Just as in virtually every other aspect of their dispute over federal immigration policy, the Obama Administration and 26 states are sharply at odds over the impact of a ruling the Supreme Court issued last week on the final decision day of the court’s term.
The bottom line in that 5-4 ruling dealt with a topic entirely unrelated to immigration: whether voters in individual states can make an end-run around their state legislatures by setting up a commission to handle redistricting. The court held that practice constitutional, but in getting to that decision also ruled that Arizona’s state legislature had legal standing to pursue the legal challenge, even though it didn’t ultimately prevail.
Now, both sides in the legal fight over President Barack Obama’s executive actions on immigration claim their case is bolstered by the justices’ decision in the Arizona redistricting decision.
In a special brief requested by a federal appeals court within hours of the Supreme Court’s ruling, the Justice Department argued that the Arizona case undercuts the claims Texas and 25 other state have put forward for why they have standing to sue the federal government over Obama’s decisions to grant quasi-legal status and work permits to millions of immigrants who entered the U.S. illegally. Administration lawyers say the president’s moves don’t constitute a swipe at states’ powers.

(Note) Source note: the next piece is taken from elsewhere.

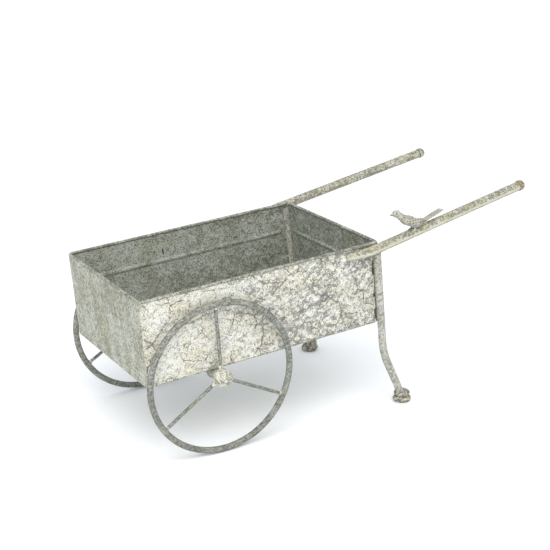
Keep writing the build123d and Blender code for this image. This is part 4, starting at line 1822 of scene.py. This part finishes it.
@dataclass
class Bird:
    """The little cast bird on the left handle, facing the tub.

    Lengths along run back from its perch, and heights start at the top of the handle there.

    Attributes:
        handle: The handle it sits on.
        perch: Distance of the perch behind the tub's rear corner.
        voxel: Finest detail of its skin.
    """

    handle: Handle
    perch: float = 52.0
    voxel: float = 0.42

    def __post_init__(self) -> None:
        """Finds the perch."""
        middle = self.handle.point(self.perch)
        crown = self.handle.radius / math.cos(self.handle.rise)
        self.origin = middle + np.array([0.0, 0.0, crown])

    def ball(
        self,
        along: float,
        across: float,
        height: float,
        sizes: Triple,
        lean: float = 0.0,
        splay: float = 0.0,
    ) -> Shape:
        """One rounded mass of the body.

        Args:
            along: Its distance back from the perch.
            across: Its distance to the bird's left or right.
            height: Its height over the perch.
            sizes: Half its length, width and height.
            lean: How far its front is tipped up, in degrees.
            splay: How far its back is turned outwards, in degrees.

        Returns:
            Its points and its faces.
        """
        turn = Matrix.Rotation(math.radians(lean), 4, "Y") @ Matrix.Rotation(math.radians(splay), 4, "Z")
        return lump(self.origin + np.array([along, across, height]), sizes, turn, 5, 0.0)

    def bar(self, ends: tuple[Triple, Triple], radii: tuple[float, float]) -> Shape:
        """A tapered rod with round ends.

        Args:
            ends: Its two ends, from the perch.
            radii: Its radius at each.

        Returns:
            Its points and its faces.
        """
        start, end = (np.array(place, float) for place in ends)
        aim = Vector(end - start)
        turn = aim.to_track_quat("Z", "Y").to_matrix().to_4x4()
        points, faces = lump(np.zeros(3), (1.0, 1.0, 1.0), turn, 5, 0.0)
        share = np.clip(points @ np.array(aim.normalized()) * 0.5 + 0.5, 0, 1)[:, None]
        width = radii[0] + (radii[1] - radii[0]) * share
        placed = self.origin + start + (end - start) * share + points * width
        return placed, faces

    def build(self) -> None:
        """Makes the bird and its eyes."""
        shapes = self.trunk() + self.wings() + self.tail() + self.feet()
        piece = make_piece("bird_casting", *join_shapes(shapes))
        fuse(piece, self.voxel, 3)
        self.carve_feathers(piece)
        dress(piece, Finish.BIRD)
        settle(piece, "barrow", "bird_casting", "bird")
        eyes = [self.ball(-29.2, side * 4.05, 24.0, (1.05, 0.75, 1.05)) for side in (-1, 1)]
        eye_piece = make_piece("bird_eyes", *join_shapes(eyes))
        fuse(eye_piece, 0.2, 1)
        dress(eye_piece, Finish.EYE)
        settle(eye_piece, "barrow", "bird_casting")

    def trunk(self) -> list[Shape]:
        """The masses of the body, the head and the beak.

        Returns:
            Points and faces of each.
        """
        return [
            self.ball(-3.0, 0.0, 8.6, (16.5, 8.8, 6.6), 20.0),
            self.ball(-13.0, 0.0, 12.6, (9.0, 7.8, 6.2), 38.0),
            self.ball(-20.0, 0.0, 17.8, (7.2, 6.0, 4.9), 42.0),
            self.ball(-27.0, 0.0, 22.8, (6.2, 4.9, 4.8), 8.0),
            self.ball(-25.6, 0.0, 24.2, (4.6, 4.0, 3.4)),
            self.ball(12.0, 0.0, 5.4, (8.5, 6.2, 3.6), 4.0),
            self.bar(((-31.2, 0.0, 23.4), (-36.9, 0.0, 22.6)), (2.3, 0.75)),
            self.bar(((-31.2, 0.0, 22.5), (-35.8, 0.0, 21.7)), (1.9, 0.7)),
        ]

    def wings(self) -> list[Shape]:
        """The folded wings and the two long feathers behind each.

        Returns:
            Points and faces of each.
        """
        shapes = []
        for side in (-1, 1):
            shapes.append(self.ball(-2.0, side * 7.5, 10.0, (14.0, 2.3, 5.2), 19.0, side * -4.0))
            shapes.append(self.ball(-8.5, side * 7.4, 12.2, (7.5, 2.5, 4.8), 26.0))
            shapes.append(self.bar(((3.0, side * 7.6, 8.6), (19.5, side * 4.4, 8.4)), (2.3, 1.0)))
            shapes.append(self.bar(((2.0, side * 7.2, 6.0), (16.5, side * 4.6, 6.4)), (2.0, 0.9)))
        return shapes

    def tail(self) -> list[Shape]:
        """The long flat tail, made of four feathers side by side with square ends.

        Returns:
            Points and faces of each.
        """
        shapes = []
        for number, across in enumerate((-1.0, -0.36, 0.36, 1.0)):
            start = (9.0, across * 2.8, 4.8)
            end = (45.0 - 0.7 * abs(across), across * 4.4, 18.6 - 0.3 * (number % 2))
            points, faces = self.bar((start, end), (1.9, 1.75))
            flat = points - self.origin
            spine = start[2] + (flat[:, 0] - start[0]) * (end[2] - start[2]) / (end[0] - start[0])
            flat[:, 2] = spine + (flat[:, 2] - spine) * 0.62
            flat[:, 0] = np.minimum(flat[:, 0], 46.4 - 0.4 * abs(across))
            shapes.append((flat + self.origin, faces))
        return shapes

    def feet(self) -> list[Shape]:
        """The legs, and toes that grip the handle.

        Returns:
            Points and faces of each.
        """
        slope = math.tan(self.handle.rise)
        radius = self.handle.radius
        shapes = [self.ball(5.0, 0.0, 2.2, (6.5, 4.6, 2.6), -10.0)]
        ankle = -1.0
        grip = 0.95
        for side in (-1, 1):
            thigh = (ankle + 3.0, side * 3.2, 4.0)
            shapes.append(self.bar((thigh, (ankle, side * 3.6, -0.5)), (1.7, 1.2)))
            for spread in (-5.4, -1.6, 2.4):
                along = ankle + spread
                low = radius * (1 - math.cos(grip)) + 0.2
                toe = (along, side * radius * math.sin(grip), slope * along - low)
                shapes.append(self.bar(((ankle, side * 3.4, -0.3), toe), (1.25, 0.85)))
        return shapes

    def carve_feathers(self, piece: Piece) -> None:
        """Cuts feather scales into the body and wings, a collar, and grooves down the tail.

        Args:
            piece: The bird's fused skin.
        """
        points, normals = read_surface(piece)
        along, across, height = (points - self.origin).T
        level = height + 0.36 * along
        round_body = np.arctan2(level - 7.5, np.abs(across)) * 9.0
        breast = scales((along - 0.25 * height) / 3.0, round_body / 3.0)
        wing_rows = scales((along + 0.2 * height) / 4.2, level / 3.3)
        quills = 0.5 + 0.5 * np.cos((height + 0.1 * along) * math.tau / 1.9)
        on_wing = ramp(np.abs(across), 5.6, 6.6) * ramp(along, -17.0, -14.0) * ramp(level, 3.0, 5.0)
        long_feathers = ramp(along, 2.0, 6.0)
        wing = (1 - long_feathers) * wing_rows + long_feathers * quills
        pattern = (1 - on_wing) * breast + on_wing * wing
        on_tail = ramp(along, 17.0, 21.0)
        barbs = 0.5 + 0.5 * np.cos((along - 1.6 * np.abs(across)) * math.tau / 2.2)
        shaft = hump(np.abs(across) - 2.1, 0.45)
        tail = np.clip(0.55 + 0.45 * barbs - 0.5 * shaft, 0, 1)
        pattern = (1 - on_tail) * pattern + on_tail * tail
        on_head = ramp(-along, 21.0, 24.0)
        pattern = (1 - on_head) * pattern + on_head * (0.75 + 0.25 * hills(points, 1.6, 151))
        collar = hump(along + 0.75 * height + 7.5, 1.2) * ramp(-along, 13.0, 16.0)
        gape = hump(height - 0.12 * along - 26.6, 0.35) * ramp(-along, 31.5, 33.0)
        rough = 0.5 + 0.5 * hills(points, 1.3, 153, 2)
        pattern = np.clip(pattern * 0.82 + rough * 0.18 - 0.6 * gape + 0.35 * collar, 0, 1)
        depth = 0.65 * (1 - 0.4 * on_head) * (1 - 0.3 * on_tail)
        cut = (1 - pattern) * depth - 0.25 * collar
        write_surface(piece, points - normals * cut[:, None], 0.1 + 0.9 * pattern)


def scales(row_place: np.ndarray, column_place: np.ndarray) -> np.ndarray:
    """Overlapping round scales, like small feathers.

    Args:
        row_place: Place along the body, one row of scales to each whole number.
        column_place: Place round the body, one scale to each whole number.

    Returns:
        Height from 0 between scales to 1 on each scale's middle.
    """
    row = np.floor(row_place)
    best = np.zeros(len(row_place))
    for step in (0, 1):
        lower = row - step
        forward = row_place - lower
        sideways = (column_place + 0.5 * (lower % 2)) % 1.0 - 0.5
        reach = np.sqrt((forward / 1.45) ** 2 + (sideways * 1.75) ** 2)
        height = np.where(reach < 1, (1 - 0.45 * forward / 1.45) * (1 - ramp(reach, 0.72, 1.0)), 0)
        best = np.maximum(best, height)
    return best


# ---------------------------------------------------------------- the studio


@dataclass(frozen=True)
class Lamp:
    """A square light that faces the object.

    Attributes:
        name: Its name.
        place: Where it hangs, in metres.
        size: Its width in metres.
        power: Its power in watts.
        colour: Its colour.
    """

    name: str
    place: Triple
    size: float
    power: float
    colour: Colour

    def hang(self, faced: Triple) -> None:
        """Hangs the light.

        Args:
            faced: The point it faces, in metres.
        """
        light = bpy.data.lights.new(self.name, "AREA")
        light.size = self.size
        light.energy = self.power
        light.color = self.colour
        lamp = link(self.name, light)
        lamp.location = self.place
        aim = Vector(faced) - Vector(self.place)
        lamp.rotation_euler = aim.to_track_quat("-Z", "Y").to_euler()


@dataclass
class Studio:
    """Pale floor, soft lights and the camera.

    Attributes:
        azimuth: The camera's direction round the object in degrees.
        elevation: Its height above the horizon in degrees.
        roll: Its tilt in degrees.
        distance: Its distance from the point it aims at, in metres.
        target: That point, in metres.
        focal: Focal length in millimetres for a 36 mm wide sensor.
        glow: Light that the paper gives off far from the object, like a lit studio sweep.
        glow_from: Distance in metres at which that starts.
        glow_to: Distance at which it is full.
        paper: Colour of the floor.
        lamps: The lights.
        lit: The point that they face, in metres.
        sky: Colour of the even light all round.
        sky_strength: Its strength.
    """

    azimuth: float = -29.18
    elevation: float = 18.70
    roll: float = -1.38
    distance: float = 1.7407
    target: Triple = (-0.0366, 0.0029, 0.1695)
    focal: float = 85.29
    glow: float = 0.35
    glow_from: float = 0.75
    glow_to: float = 2.6
    paper: Colour = (0.93, 0.945, 0.97)
    lamps: tuple[Lamp, ...] = (
        Lamp("key", (-0.8, -1.4, 1.85), 2.0, 43.0, (1.0, 0.98, 0.95)),
        Lamp("fill", (-2.4, -0.6, 1.6), 1.8, 5.0, (0.95, 0.97, 1.0)),
    )
    lit: Triple = (-0.02, 0.0, 0.15)
    sky: Colour = (0.955, 0.98, 1.0)
    sky_strength: float = 0.96

    def build(self) -> None:
        """Sets up the whole studio."""
        self.build_floor()
        self.build_lights()
        self.build_camera()
        bpy.context.scene.view_settings.view_transform = "Standard"

    def build_floor(self) -> None:
        """Makes the wide matt floor."""
        shape = bmesh.new()
        bmesh.ops.create_grid(shape, x_segments=8, y_segments=8, size=14.0)
        mesh = bpy.data.meshes.new("studio_floor")
        shape.to_mesh(mesh)
        shape.free()
        floor = link("studio_floor", mesh)
        floor.location.z = -0.0002
        shading = Shading("studio_paper")
        place = shading.add("TexCoord").outputs["Object"]
        grain = shading.noise(place, 1.5, 2.0, 0.5)
        rough = shading.span(grain, 0.3, 0.7, 0.88, 0.94)
        away = shading.add("VectorMath", {0: place}, operation="LENGTH").outputs["Value"]
        glow = shading.span(away, self.glow_from, self.glow_to, 0.0, self.glow)
        inputs = {"Base Color": (*self.paper, 1.0), "Roughness": rough, "Emission Strength": glow}
        inputs["Emission Color"] = (1.0, 1.0, 1.0, 1.0)
        surface = shading.add("BsdfPrincipled", inputs)
        surface.inputs["Specular IOR Level"].default_value = 0.1
        shading.add("OutputMaterial", {"Surface": surface.outputs[0]})
        mesh.materials.append(shading.material)

    def build_lights(self) -> None:
        """Hangs one broad key light, one fill and an even sky."""
        for lamp in self.lamps:
            lamp.hang(self.lit)
        world = bpy.data.worlds.new("studio_sky")
        bpy.context.scene.world = world
        world.use_nodes = True
        sky = world.node_tree.nodes["Background"]
        sky.inputs["Color"].default_value = (*self.sky, 1.0)
        sky.inputs["Strength"].default_value = self.sky_strength

    def build_camera(self) -> None:
        """Makes the camera and points it."""
        turn = math.radians(self.azimuth)
        lift = math.radians(self.elevation)
        level = math.cos(lift)
        back = Vector((math.sin(turn) * level, -math.cos(turn) * level, math.sin(lift)))
        right = (-back).cross(Vector((0, 0, 1))).normalized()
        up = right.cross(-back)
        tilt = math.radians(self.roll)
        across = math.cos(tilt) * right + math.sin(tilt) * up
        upright = -math.sin(tilt) * right + math.cos(tilt) * up
        lens = bpy.data.cameras.new("camera")
        lens.sensor_width = 36.0
        lens.lens = self.focal
        lens.clip_end = 100.0
        lens.dof.use_dof = False
        camera = link("camera", lens)
        pose = Matrix((across, upright, back)).transposed().to_4x4()
        pose.translation = Vector(self.target) + back * self.distance
        camera.matrix_world = pose
        bpy.context.scene.camera = camera


def main() -> None:
    """Builds every sub-assembly in order."""
    tub = TubShape.from_frame()
    legs = LegShape(tub)
    Tub(tub, legs).build()
    for name, side in SIDES.items():
        Leg(legs, name, side).build()
        Handle(tub, name, side).build()
    for name, side in SIDES.items():
        Wheel(name, side, SPOKE_PHASES[name]).build()
    AxleGroup().build()
    Bird(Handle(tub, "left", SIDES["left"])).build()
    Studio().build()
    bpy.context.view_layer.update()


if __name__ == "__main__":
    logging.basicConfig(level=logging.INFO, format="%(name)s: %(message)s")
    main()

“The features of the legislature’s claim that led the Court to find standing in [Arizona Independent Redistricting Commission] are entirely absent from this case. Indeed, the differences between the claim of injury in AIRC and the claimed injuries here underscore the weakness of the plaintiff States’ assertions of standing in this case,” Justice Department attorneys wrote in their brief filed just before the July 4th holiday weekend (and posted here).
“The ballot initiative directly regulated the Arizona legislature in a manner that deprived it of one of its asserted core legislative prerogatives—a prerogative that was claimed to be grounded in the U.S. Constitution itself. In stark contrast, the 2014 Deferred Action Guidance does not regulate States at all, nor does it divest any branch of a State’s government of any legal authority or invade any ‘legally protected interest’ of a State,” the feds added.

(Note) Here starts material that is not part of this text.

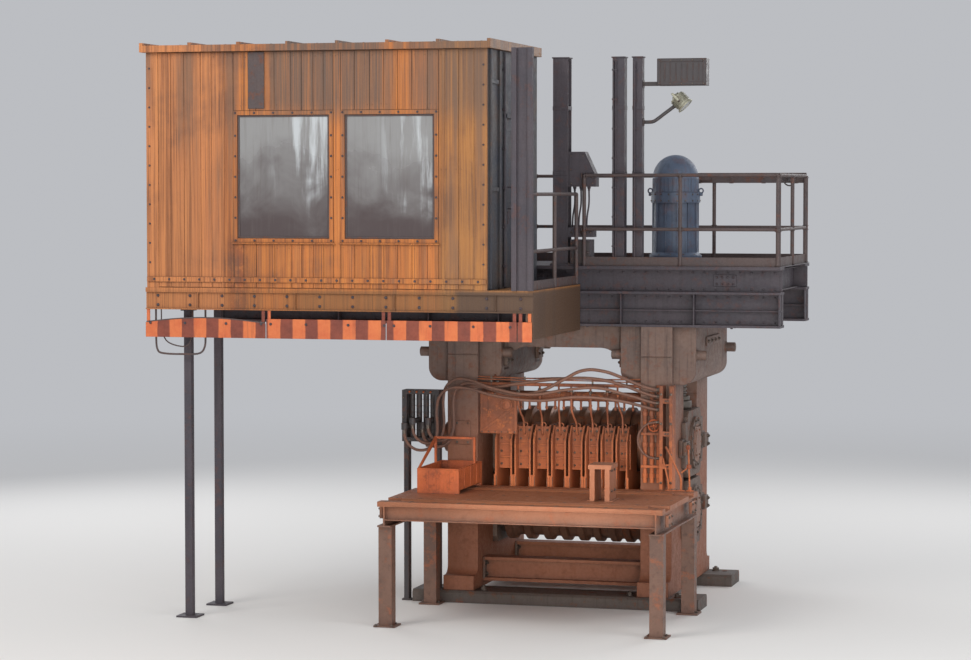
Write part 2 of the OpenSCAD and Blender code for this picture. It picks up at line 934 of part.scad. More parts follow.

A district court judge who blocked Obama’s latest round of executive actions in February found that the states had legal standing because Texas and others would incur additional costs, including the costs of issuing drivers’ licenses, as a result of more illegal immigrants being granted “deferred action” status. But the Justice Department says the states have many ways of cutting their losses on that front.
“Far from ‘completely nullif[ying]’ a state prerogative, the [administration’s] Guidance does not prohibit Texas from increasing the $24 fee it charges for temporary visitor driver’s licenses…or from modifying its driver’s licensing regime in some other way to avoid the costs attributable to its voluntary decision to tie its state-law subsidy to federal law,” the Justice Department lawyers wrote.
The Obama Administration’s attorneys also suggest that Texas’s claims of financial losses on drivers licenses are chimerical. “Under the States’ heads-I-win-tails-you-lose theory of standing, Texas would have standing to sue the federal government whether DHS accords deferred action to an alien or institutes removal proceedings against the very same alien,” the federal government’s lawyers argue.
Texas and the other states insist that because of the practical impacts of the deferred action program they have an even better case for legal standing than the Arizona legislature did.
“Arizona State Legislature’s reasoning supports Plaintiffs’ standing, but nothing in it is necessary for Plaintiffs to demonstrate standing. Plaintiffs demonstrated their strong likelihood of success in showing standing based on direct financial injuries regarding one or more of their driver’s-license programs,” said a brief filed by Texas Solicitor General Scott Keller (and posted here). “Plaintiffs have standing under principles that would apply to any non-governmental plaintiff. Plaintiffs’ ample evidentiary submission on the motion for a preliminary injunction demonstrated a strong likelihood of success in showing concrete financial injuries traceable to DAPA and redressable by the relief they seek.”
Both sides also noted that Justices Antonin Scalia and Clarence Thomas dissented from the Arizona redistricting ruling and said the courts shouldn’t resolve “[d]isputes between governmental branches or departments regarding the allocation of political power.” However, Texas pointed out that the Scalia-written dissent dealt with the issue of fights within a government, not those between a state and the federal government and not ones where states are asserting that a specific law has been broken.
The 5th Circuit U.S. Court of Appeals is scheduled to hear arguments Friday about the district court’s ruling blocking Obama’s immigration moves. It’s unclear what influence the Supreme Court redistricting ruling will ultimately have in the immigration case, but based on the makeup of the three-judge panel hearing the case, the Obama Administration still looks like it has little chance of prevailing at the appeals court: the 5th Circuit announced last week that two of the three judges who denied a temporary stay to the administration in May will also be hearing the substance of the dispute on Friday.
While a total of 26 states are on Texas’s side of the legal battle, 14 other states have aligned with the Obama Administration to support its immigration moves.